-- START --

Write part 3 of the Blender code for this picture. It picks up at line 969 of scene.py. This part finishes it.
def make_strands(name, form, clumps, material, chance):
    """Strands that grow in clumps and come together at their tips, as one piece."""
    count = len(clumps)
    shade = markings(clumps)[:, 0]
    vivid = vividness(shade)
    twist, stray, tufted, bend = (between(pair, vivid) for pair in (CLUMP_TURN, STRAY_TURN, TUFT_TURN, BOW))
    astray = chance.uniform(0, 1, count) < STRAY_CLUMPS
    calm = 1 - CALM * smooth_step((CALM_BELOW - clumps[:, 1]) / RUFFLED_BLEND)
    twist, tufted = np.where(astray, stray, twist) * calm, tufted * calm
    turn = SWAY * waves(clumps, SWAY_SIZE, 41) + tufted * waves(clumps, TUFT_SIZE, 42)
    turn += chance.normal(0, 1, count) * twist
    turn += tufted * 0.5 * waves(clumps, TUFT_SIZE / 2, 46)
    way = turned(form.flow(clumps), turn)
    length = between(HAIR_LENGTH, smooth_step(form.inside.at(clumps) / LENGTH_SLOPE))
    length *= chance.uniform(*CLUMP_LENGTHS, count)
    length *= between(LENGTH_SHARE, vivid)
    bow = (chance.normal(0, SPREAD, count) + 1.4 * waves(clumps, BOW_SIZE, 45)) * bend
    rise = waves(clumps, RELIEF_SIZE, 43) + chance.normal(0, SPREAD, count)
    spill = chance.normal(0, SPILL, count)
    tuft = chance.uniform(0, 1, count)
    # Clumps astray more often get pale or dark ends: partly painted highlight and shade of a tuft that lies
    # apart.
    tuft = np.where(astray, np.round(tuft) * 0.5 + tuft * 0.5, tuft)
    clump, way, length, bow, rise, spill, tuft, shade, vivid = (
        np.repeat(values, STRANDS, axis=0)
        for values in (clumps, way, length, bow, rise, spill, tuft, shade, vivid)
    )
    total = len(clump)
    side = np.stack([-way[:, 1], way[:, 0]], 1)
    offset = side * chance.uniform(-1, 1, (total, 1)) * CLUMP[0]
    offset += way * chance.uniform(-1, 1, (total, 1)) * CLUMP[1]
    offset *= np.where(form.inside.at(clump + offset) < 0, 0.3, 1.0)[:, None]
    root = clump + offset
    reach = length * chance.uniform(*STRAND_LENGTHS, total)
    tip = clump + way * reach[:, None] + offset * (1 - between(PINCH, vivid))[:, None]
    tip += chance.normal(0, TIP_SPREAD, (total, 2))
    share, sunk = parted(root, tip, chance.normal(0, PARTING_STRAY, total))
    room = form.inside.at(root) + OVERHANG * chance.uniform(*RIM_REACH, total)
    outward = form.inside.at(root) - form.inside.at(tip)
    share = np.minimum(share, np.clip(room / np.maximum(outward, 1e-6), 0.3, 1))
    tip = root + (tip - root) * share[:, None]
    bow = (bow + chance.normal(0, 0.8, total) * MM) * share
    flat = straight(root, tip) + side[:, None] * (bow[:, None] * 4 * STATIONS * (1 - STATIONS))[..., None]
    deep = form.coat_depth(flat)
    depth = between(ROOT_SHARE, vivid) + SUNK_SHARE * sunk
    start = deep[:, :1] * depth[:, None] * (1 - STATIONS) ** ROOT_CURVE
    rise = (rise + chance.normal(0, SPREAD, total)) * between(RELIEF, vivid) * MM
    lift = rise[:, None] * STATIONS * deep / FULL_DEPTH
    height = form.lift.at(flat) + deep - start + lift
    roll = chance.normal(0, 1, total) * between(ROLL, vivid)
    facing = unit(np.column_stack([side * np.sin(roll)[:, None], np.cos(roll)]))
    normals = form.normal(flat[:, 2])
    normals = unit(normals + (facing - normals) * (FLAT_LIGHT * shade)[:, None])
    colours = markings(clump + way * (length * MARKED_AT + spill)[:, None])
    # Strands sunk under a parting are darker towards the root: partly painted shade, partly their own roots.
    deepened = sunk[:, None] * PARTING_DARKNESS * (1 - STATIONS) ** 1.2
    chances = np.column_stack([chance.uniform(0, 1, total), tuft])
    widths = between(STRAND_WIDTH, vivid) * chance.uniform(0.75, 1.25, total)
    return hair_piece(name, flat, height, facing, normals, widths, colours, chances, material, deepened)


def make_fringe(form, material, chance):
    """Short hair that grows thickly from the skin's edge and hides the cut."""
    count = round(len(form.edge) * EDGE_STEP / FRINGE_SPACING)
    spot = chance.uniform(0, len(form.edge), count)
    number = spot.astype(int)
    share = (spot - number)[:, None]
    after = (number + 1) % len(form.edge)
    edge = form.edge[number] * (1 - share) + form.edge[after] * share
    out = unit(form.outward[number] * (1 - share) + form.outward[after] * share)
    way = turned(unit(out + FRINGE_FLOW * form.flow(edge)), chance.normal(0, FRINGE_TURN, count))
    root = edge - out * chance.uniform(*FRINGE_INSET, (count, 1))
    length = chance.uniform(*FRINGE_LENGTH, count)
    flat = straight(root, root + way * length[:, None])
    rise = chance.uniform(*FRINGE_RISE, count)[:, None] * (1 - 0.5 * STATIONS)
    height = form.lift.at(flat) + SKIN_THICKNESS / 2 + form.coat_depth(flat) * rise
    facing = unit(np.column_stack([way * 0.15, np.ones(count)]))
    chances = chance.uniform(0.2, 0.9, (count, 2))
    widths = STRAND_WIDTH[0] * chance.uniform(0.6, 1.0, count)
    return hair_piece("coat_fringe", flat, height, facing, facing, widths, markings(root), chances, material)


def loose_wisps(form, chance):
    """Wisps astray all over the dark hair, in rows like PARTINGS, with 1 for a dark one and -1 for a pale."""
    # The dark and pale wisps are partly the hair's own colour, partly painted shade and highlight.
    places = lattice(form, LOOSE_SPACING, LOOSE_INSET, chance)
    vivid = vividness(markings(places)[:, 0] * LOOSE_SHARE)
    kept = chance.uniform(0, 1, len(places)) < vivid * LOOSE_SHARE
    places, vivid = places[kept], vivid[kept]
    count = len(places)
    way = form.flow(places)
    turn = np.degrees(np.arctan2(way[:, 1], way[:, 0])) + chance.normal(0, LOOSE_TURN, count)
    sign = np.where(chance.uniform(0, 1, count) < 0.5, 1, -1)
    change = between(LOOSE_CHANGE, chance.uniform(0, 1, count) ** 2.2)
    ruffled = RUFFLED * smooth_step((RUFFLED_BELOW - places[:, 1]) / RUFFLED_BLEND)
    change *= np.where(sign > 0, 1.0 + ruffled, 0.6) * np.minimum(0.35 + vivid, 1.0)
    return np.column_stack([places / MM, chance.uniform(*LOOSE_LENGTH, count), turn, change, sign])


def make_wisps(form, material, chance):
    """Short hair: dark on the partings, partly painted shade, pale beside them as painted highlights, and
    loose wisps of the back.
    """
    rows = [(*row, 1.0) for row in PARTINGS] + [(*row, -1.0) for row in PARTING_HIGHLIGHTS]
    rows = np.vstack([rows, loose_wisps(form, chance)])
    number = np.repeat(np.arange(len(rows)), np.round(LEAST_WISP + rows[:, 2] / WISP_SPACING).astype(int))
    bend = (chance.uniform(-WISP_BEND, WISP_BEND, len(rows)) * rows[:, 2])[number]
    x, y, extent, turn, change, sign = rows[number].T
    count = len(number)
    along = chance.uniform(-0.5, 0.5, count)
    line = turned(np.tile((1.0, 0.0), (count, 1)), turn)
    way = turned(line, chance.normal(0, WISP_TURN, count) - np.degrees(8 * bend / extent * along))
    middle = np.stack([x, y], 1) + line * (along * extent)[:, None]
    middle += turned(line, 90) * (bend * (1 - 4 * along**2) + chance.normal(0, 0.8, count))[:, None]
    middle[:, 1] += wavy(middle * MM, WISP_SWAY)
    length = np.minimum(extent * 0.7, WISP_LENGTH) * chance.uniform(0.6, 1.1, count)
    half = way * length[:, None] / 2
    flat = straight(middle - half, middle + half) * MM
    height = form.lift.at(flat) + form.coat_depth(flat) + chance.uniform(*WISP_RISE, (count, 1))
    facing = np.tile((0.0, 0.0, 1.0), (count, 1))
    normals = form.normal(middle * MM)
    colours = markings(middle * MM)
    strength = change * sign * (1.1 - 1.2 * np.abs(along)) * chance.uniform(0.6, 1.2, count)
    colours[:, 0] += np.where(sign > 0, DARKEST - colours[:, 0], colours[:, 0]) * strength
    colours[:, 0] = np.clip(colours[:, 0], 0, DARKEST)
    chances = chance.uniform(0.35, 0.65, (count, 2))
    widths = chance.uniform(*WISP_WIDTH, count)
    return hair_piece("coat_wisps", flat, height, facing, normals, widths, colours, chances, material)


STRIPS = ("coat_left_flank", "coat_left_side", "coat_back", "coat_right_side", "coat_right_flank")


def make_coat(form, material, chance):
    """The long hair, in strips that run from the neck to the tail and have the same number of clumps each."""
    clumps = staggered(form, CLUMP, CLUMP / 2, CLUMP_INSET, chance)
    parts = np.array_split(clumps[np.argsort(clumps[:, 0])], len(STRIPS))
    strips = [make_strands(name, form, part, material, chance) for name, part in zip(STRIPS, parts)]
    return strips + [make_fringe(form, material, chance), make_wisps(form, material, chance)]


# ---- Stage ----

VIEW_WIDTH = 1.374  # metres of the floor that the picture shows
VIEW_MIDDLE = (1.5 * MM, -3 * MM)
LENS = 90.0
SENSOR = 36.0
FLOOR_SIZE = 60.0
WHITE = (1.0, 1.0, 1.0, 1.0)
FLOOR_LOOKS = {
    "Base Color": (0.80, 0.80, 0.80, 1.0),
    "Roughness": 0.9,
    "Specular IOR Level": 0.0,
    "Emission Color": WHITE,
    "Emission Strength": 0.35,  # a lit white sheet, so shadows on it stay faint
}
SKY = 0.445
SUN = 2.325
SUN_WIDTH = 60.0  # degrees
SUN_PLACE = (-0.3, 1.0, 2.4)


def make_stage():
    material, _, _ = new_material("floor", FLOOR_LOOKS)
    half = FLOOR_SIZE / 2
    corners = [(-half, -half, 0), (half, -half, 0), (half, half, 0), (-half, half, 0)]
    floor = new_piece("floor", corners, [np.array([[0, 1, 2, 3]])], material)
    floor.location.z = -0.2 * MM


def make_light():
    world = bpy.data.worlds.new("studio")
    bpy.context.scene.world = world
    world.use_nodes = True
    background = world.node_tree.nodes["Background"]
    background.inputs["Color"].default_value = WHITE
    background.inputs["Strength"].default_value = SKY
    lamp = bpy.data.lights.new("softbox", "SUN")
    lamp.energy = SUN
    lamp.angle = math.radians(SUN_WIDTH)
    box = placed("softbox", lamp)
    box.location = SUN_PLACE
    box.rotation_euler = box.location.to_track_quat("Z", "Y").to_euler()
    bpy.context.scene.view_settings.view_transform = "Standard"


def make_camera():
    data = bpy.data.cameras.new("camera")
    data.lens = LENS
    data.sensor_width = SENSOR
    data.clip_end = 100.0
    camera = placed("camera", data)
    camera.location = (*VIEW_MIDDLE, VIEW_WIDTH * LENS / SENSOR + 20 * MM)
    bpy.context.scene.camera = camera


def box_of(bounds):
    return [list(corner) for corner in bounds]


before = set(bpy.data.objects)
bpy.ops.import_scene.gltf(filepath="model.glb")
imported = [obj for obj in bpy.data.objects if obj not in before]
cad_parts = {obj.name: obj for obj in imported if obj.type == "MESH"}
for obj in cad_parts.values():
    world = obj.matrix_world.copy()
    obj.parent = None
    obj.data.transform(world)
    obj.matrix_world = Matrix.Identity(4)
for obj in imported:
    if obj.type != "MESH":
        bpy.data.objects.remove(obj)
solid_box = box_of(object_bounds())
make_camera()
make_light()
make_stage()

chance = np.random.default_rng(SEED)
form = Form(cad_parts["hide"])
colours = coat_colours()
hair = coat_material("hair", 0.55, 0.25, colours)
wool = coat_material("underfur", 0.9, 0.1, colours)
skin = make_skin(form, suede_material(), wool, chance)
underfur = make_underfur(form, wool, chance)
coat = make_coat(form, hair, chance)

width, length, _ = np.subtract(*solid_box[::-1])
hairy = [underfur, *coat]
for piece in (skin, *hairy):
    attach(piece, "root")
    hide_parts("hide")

-- END --
-- START --

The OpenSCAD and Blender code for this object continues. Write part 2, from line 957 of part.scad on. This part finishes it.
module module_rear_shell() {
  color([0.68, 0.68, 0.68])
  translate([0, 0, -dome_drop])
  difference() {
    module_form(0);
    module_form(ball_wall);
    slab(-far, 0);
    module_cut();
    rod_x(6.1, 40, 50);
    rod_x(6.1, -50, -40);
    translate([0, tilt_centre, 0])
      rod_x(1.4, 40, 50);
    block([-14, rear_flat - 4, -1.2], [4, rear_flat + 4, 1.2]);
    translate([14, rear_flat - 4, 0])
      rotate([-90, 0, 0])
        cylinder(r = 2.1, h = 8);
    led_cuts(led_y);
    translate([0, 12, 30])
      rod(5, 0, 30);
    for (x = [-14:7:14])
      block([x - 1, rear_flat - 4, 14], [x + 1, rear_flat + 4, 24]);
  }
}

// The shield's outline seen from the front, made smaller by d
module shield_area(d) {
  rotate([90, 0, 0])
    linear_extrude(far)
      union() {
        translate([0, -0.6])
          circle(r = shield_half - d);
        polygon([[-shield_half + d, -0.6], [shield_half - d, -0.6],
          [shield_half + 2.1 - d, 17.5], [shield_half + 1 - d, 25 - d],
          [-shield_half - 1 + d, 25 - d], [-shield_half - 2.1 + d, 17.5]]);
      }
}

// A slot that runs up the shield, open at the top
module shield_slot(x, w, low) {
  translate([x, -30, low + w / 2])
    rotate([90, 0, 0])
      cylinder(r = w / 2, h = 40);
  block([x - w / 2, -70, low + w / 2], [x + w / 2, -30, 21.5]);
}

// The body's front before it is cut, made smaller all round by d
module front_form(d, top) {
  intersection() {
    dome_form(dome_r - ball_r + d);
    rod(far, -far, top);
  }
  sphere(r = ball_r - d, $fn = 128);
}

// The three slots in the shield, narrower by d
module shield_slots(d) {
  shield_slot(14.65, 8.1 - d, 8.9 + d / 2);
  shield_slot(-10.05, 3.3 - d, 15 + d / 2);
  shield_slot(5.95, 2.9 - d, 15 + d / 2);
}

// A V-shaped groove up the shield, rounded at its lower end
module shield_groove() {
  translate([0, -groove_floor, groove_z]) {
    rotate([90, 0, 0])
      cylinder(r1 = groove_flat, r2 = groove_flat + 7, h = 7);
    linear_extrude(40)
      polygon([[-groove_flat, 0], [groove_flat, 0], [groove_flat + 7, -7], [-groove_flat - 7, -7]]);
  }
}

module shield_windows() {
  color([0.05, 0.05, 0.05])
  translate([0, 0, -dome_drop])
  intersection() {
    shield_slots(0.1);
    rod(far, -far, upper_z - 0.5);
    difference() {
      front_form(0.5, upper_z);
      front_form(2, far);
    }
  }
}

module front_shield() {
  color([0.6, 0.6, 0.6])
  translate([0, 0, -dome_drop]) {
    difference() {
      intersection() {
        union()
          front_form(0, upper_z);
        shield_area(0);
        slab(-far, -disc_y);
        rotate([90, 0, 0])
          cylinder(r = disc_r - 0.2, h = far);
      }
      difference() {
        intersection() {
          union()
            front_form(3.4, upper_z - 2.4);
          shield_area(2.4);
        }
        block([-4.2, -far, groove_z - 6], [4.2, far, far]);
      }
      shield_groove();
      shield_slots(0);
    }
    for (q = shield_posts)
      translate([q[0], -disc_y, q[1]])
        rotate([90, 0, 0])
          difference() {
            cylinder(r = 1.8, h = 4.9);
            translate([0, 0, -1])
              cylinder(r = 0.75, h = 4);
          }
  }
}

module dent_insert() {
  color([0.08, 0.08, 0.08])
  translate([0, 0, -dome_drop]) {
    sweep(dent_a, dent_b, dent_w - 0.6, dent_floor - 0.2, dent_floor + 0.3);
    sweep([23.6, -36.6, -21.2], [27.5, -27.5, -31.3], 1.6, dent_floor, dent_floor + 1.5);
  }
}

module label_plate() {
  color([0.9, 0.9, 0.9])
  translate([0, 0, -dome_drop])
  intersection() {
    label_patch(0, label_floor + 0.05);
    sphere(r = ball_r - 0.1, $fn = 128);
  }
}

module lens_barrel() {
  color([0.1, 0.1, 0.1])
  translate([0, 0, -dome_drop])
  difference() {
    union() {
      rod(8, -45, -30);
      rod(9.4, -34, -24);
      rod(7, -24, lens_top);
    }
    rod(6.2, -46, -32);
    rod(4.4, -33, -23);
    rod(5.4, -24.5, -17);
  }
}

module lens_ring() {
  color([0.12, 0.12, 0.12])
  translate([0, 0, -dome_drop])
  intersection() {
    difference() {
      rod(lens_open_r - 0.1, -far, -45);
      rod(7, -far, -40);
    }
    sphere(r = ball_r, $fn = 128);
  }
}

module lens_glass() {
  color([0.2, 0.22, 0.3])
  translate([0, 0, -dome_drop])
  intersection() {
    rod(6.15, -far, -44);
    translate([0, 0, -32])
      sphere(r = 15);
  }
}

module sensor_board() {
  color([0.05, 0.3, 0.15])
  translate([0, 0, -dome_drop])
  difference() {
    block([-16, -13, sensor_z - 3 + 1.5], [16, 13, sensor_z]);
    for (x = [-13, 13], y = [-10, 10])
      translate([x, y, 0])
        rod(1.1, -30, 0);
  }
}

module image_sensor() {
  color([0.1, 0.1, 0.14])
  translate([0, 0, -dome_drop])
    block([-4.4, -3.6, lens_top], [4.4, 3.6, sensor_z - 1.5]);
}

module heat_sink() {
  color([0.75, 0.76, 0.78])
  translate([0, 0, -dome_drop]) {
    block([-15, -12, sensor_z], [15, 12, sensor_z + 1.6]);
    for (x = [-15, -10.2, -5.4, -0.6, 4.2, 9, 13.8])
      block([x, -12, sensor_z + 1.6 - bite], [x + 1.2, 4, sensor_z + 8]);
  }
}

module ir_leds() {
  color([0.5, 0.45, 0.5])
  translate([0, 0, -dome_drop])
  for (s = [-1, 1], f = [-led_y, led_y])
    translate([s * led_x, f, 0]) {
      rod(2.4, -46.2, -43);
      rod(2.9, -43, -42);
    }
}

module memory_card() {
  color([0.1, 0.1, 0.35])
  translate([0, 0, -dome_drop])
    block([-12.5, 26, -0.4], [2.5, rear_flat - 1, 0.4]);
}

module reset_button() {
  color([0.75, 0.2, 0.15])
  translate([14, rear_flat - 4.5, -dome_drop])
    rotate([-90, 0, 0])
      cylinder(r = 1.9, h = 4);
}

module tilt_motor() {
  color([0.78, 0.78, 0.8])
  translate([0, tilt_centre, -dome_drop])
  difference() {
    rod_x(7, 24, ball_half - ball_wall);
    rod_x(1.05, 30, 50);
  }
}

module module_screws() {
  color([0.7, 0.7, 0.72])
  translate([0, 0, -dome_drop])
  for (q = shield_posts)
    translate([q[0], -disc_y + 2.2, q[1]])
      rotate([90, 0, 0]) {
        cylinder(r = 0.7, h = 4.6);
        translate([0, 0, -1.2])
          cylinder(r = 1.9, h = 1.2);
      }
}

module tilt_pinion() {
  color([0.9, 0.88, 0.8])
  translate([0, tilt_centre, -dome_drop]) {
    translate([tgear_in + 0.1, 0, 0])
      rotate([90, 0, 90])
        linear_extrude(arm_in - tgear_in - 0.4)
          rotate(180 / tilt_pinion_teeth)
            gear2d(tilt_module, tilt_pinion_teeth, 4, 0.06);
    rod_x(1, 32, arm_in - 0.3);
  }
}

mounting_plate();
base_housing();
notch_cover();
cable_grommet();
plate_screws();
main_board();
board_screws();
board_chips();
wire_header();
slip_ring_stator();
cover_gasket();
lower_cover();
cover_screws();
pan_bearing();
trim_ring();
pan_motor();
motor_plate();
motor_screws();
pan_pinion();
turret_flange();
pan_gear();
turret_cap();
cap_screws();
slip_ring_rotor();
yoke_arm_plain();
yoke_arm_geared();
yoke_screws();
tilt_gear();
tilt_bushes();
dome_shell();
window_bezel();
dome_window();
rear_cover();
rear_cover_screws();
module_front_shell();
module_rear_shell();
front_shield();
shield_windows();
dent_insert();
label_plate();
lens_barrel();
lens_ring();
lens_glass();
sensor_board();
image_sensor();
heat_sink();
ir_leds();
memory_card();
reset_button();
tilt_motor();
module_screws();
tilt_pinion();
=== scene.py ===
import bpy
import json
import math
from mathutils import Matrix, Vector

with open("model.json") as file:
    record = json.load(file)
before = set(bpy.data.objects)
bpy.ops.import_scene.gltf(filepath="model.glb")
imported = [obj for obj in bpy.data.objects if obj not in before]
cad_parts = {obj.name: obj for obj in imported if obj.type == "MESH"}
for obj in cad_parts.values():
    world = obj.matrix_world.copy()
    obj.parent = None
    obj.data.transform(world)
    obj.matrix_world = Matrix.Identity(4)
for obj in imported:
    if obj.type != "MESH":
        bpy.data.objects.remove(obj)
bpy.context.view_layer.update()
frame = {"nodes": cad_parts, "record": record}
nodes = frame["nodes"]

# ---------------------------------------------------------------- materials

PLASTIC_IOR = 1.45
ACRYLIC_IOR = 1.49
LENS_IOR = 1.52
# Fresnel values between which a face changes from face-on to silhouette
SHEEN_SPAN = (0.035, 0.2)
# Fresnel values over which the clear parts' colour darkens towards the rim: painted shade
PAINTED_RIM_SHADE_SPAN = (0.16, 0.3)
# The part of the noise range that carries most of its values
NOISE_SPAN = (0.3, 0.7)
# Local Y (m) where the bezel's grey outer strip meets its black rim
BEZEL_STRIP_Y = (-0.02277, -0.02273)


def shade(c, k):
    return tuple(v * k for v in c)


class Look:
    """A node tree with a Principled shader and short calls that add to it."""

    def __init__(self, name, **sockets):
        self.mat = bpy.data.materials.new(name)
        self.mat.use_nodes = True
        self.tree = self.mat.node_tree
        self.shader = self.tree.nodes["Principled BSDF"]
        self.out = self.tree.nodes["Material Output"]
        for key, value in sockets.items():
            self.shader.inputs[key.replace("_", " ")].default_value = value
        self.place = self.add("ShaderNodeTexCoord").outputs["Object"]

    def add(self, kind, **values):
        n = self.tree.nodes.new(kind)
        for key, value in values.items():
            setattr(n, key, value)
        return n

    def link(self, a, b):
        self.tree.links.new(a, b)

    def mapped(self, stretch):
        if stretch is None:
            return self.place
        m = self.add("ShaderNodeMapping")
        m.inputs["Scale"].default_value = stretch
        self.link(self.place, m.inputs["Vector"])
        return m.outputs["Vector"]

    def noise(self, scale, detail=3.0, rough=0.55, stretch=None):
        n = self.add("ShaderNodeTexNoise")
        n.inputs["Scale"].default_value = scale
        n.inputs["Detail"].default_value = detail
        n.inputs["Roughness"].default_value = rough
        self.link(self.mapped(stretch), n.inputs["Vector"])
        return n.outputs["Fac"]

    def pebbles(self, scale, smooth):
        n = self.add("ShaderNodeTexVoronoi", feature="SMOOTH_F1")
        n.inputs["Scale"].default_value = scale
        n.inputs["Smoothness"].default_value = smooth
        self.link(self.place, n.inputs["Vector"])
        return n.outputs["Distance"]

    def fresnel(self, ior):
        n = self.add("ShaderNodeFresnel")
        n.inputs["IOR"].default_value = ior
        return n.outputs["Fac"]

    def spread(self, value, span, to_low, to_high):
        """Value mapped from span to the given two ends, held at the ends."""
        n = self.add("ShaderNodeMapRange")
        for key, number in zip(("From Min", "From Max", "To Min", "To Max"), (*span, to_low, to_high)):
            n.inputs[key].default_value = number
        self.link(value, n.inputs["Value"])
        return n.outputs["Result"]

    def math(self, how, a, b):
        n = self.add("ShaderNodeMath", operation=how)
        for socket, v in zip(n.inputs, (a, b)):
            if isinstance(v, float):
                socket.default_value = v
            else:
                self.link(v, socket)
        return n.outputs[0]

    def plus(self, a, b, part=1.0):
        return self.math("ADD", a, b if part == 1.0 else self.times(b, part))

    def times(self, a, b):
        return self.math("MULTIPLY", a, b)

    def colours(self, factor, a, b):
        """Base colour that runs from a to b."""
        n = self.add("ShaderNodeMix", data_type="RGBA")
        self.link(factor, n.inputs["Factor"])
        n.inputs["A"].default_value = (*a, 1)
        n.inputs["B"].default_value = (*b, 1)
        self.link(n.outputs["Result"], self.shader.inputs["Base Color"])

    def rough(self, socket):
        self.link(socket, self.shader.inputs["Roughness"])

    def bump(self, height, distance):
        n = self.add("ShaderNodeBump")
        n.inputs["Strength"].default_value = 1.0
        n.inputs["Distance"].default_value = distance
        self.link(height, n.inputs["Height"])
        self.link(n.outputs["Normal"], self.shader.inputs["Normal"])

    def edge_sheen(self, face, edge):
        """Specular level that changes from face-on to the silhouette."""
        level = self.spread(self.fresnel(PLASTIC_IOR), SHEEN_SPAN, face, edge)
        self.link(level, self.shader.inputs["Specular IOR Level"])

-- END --

▶ [Problem requirements]:
Check every line of the records above for the string "Vector" and say how many contain it, giving the number alone.

▶ [The solution]:
5